For farmers and ranchers, climate change is not the immediate concern. It adds to other pressures such as: urbanization and taxes; finding good workers and future farmers; existing climate fickleness; price fluctuations and new trade rules; water disputes; species protection and other financial and ecosystem demands. Many farmers are over sixty and the impacts of climate change will entrench after they retire. Nevertheless, climate change will change New Mexico’s food systems and could undermine food security and many of the good intentions of local foodshed and value chain advocates. Some researchers predict farmed acres could fall by 20-25% as a result of climate change.
Climate change, food and energy connections are now more apparent. Climate change means more heat energy, and food yields can suffer from this energy imbalance. To grow foods also requires natural gas for fertilizers, electricity for pumping water and running milk parlors, and fuels to run on-farm machinery as well as to freight food planet-wide. Food has the first or second energy needs in the nation (depending how one calculates these uses) and “energy security” and “food security” are no longer separate subjects. Energy conservation and reducing fertilizer and certain aspects of freighting help diminish US dependence on outside sources of energy, as well as the emission of greenhouse gases.

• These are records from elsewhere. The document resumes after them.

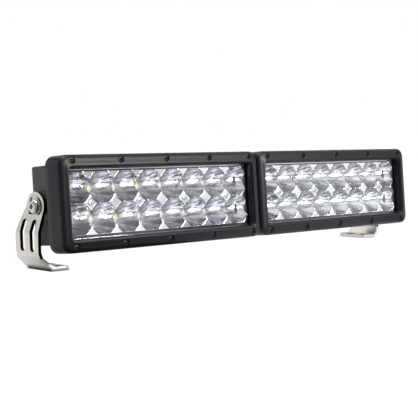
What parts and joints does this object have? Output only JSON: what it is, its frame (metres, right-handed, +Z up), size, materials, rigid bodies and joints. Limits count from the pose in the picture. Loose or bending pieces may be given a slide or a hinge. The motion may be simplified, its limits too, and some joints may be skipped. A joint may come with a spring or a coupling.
{
  "type": "led light bar",
  "caption": "Twin-module double-row LED light bar with black bezels, finned housings and two stainless brackets that let it tilt.",
  "frame": {"origin": "midway between the round bolt holes of the two feet, on the undersides of the feet", "axes": "+X along the bar, the light leaves towards -Y, +Z up"},
  "size_m": [0.5226, 0.088, 0.1109],
  "materials": {
    "black_coat": "aluminium under a satin black powder coat with a fine grain",
    "black_casting": "aluminium under a satin black powder coat with a fine grain",
    "black_screw": "black oxide",
    "clear_lens": "clear polished polycarbonate",
    "black_rubber": "matt moulded rubber",
    "mirror_coat": "metallised plastic, mirror bright",
    "zinc_steel": "zinc plated",
    "white_board": "white solder mask",
    "phosphor": "yellow phosphor under clear silicone",
    "grey_pad": "matt silicone",
    "bare_aluminium": "milled",
    "green_board": "green solder mask",
    "black_parts": "moulded cases",
    "stainless": "polished",
    "brushed_stainless": "fine brushed",
    "black_nylon": "fine moulded grain"
  },
  "bodies": {
    "brackets": {"left_bracket": "brushed_stainless", "right_bracket": "brushed_stainless"},
    "light_head": {"left_bezel": "black_coat", "right_bezel": "black_coat", "left_bezel_screws": "black_screw", "right_bezel_screws": "black_screw", "left_lens": "clear_lens", "right_lens": "clear_lens", "left_lens_gasket": "black_rubber", "right_lens_gasket": "black_rubber", "left_reflector": "mirror_coat", "right_reflector": "mirror_coat", "left_reflector_screws": "zinc_steel", "right_reflector_screws": "zinc_steel", "left_led_board": "white_board", "right_led_board": "white_board", "left_emitters": "phosphor", "right_emitters": "phosphor", "left_board_screws": "zinc_steel", "right_board_screws": "zinc_steel", "left_thermal_pad": "grey_pad", "right_thermal_pad": "grey_pad", "left_mount_plate": "bare_aluminium", "right_mount_plate": "bare_aluminium", "left_plate_screws": "zinc_steel", "right_plate_screws": "zinc_steel", "left_driver_board": "green_board", "right_driver_board": "green_board", "left_driver_parts": "black_parts", "right_driver_parts": "black_parts", "left_housing": "black_casting", "right_housing": "black_casting", "left_pivot_bolt": "stainless", "right_pivot_bolt": "stainless", "left_bolt_washer": "stainless", "right_bolt_washer": "stainless", "left_lock_washer": "stainless", "right_lock_washer": "stainless", "left_pivot_spacer": "stainless", "right_pivot_spacer": "stainless", "joiner_plate": "black_coat", "joiner_bolts": "zinc_steel", "joint_seal": "black_rubber", "link_cable": "black_rubber", "gland_body": "black_nylon", "gland_nut": "black_nylon", "gland_seal": "black_rubber", "breather_vent": "black_nylon"}
  },
  "joints": [
    {"name": "head_tilt", "type": "hinge", "parent": "brackets", "child": "light_head", "pos_m": [0, 0.0085, 0.061], "axis": [-1, 0, 0], "range_deg": [-20, 85]}
  ]
}
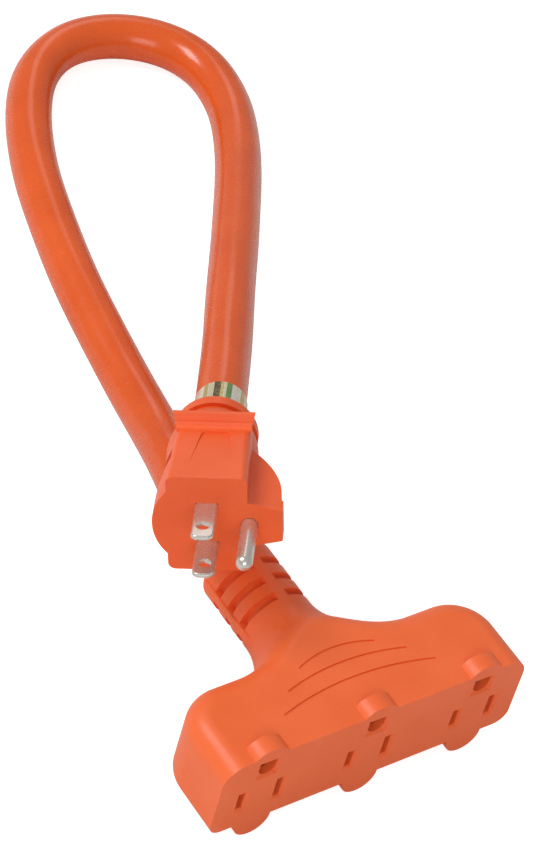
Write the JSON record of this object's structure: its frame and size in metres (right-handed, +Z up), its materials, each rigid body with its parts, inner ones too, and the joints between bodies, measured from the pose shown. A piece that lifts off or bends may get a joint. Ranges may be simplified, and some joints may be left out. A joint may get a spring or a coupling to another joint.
{
  "type": "extension cord",
  "caption": "Short heavy-duty orange extension cord: a moulded multi-outlet tap, a loop of thick round cord and a moulded grounded plug that lies across the tap.",
  "frame": {"origin": "under the middle of the tap, on the surface that its tabs and the cord rest on", "axes": "+X along the row of outlets, +Y from the outlet face back to the cord, +Z up"},
  "size_m": [0.1799, 0.3115, 0.0724],
  "materials": {
    "tap_vinyl": "moulded orange vinyl, satin",
    "cord_vinyl": "glossy orange vinyl",
    "plug_vinyl": "moulded orange vinyl, satin",
    "dark_block": "dark red moulded thermoplastic",
    "contact_brass": "stamped brass strip",
    "nickel_plate": "nickel-plated brass",
    "tinned_crimp": "tinned sleeve",
    "copper_strand": "bare stranded copper",
    "black_insulation": "black vinyl",
    "white_insulation": "white vinyl",
    "green_insulation": "green vinyl",
    "filler_twine": "paper and jute filler",
    "label_foil": "printed foil, no lettering"
  },
  "bodies": {
    "root": {"tap_overmould": "tap_vinyl", "socket_block": "dark_block", "block_cover": "dark_block", "line_bus": "contact_brass", "neutral_bus": "contact_brass", "ground_bus": "contact_brass", "line_tap_crimp": "tinned_crimp", "neutral_tap_crimp": "tinned_crimp", "ground_tap_crimp": "tinned_crimp", "cord_jacket": "cord_vinyl", "cord_fillers": "filler_twine", "cord_label": "label_foil", "line_insulation": "black_insulation", "neutral_insulation": "white_insulation", "ground_insulation": "green_insulation", "line_conductor": "copper_strand", "neutral_conductor": "copper_strand", "ground_conductor": "copper_strand", "plug_overmould": "plug_vinyl", "plug_bridge": "dark_block", "line_blade": "nickel_plate", "neutral_blade": "nickel_plate", "ground_pin": "nickel_plate", "line_plug_crimp": "tinned_crimp", "neutral_plug_crimp": "tinned_crimp", "ground_plug_crimp": "tinned_crimp"}
  },
  "joints": []
}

There are two tasks facing farmers and ranchers. They must adapt to the new weather conditions; and they must determine how much they are willing to help reduce greenhouse gas emissions.
Map: Climate Change
Climate Change: Maps show the likely temperature increase in both winter and summer over the next 75 years. The snowline will move 300 to 1,000 feet upslope. Predicting rainfall/snowfall change is difficult (not mapped), but it’s certain less snow will fall.
Map: Carbon Sequestration
Carbon sequestration is limited in New Mexico by the amount and erratic nature of rainfall and the costs of irrigation. The map shows areas considered to have the best potential for carbon-sequestration programs because of elevation and summer rains. The Pecos Canadian plains and valleys would switch about 9,000 hectares of irrigated corn and small grains to perennial grass to sequester about 0.6T of C/ha/year and 1.1T of C/ ha/year. No-till gains little carbon. The most promising carbon sequestration would be diversifying rangeland species by adding legumes and retiring some existing cropland.
Map: Reservoirs in Drought
Reservoirs in drought: The “glasses” are the reservoir capacities for major New Mexico dams. The blue filling shows the level of the dams during the drought year of August 2005. The red line is the reservoir’s average volume. The dashed line was the level in 2004. The biggest reservoir is Navajo dam, which is 90% full. Elephant Butte Dam (second from bottom on Rio Grande) is 23% full, less than half its average. Caballo Dam, the most downstream dam on the Rio Grande, is only 7% full. The Pecos River dams vary from 14% to 39% full. Can this drought year become the new normal with climate change?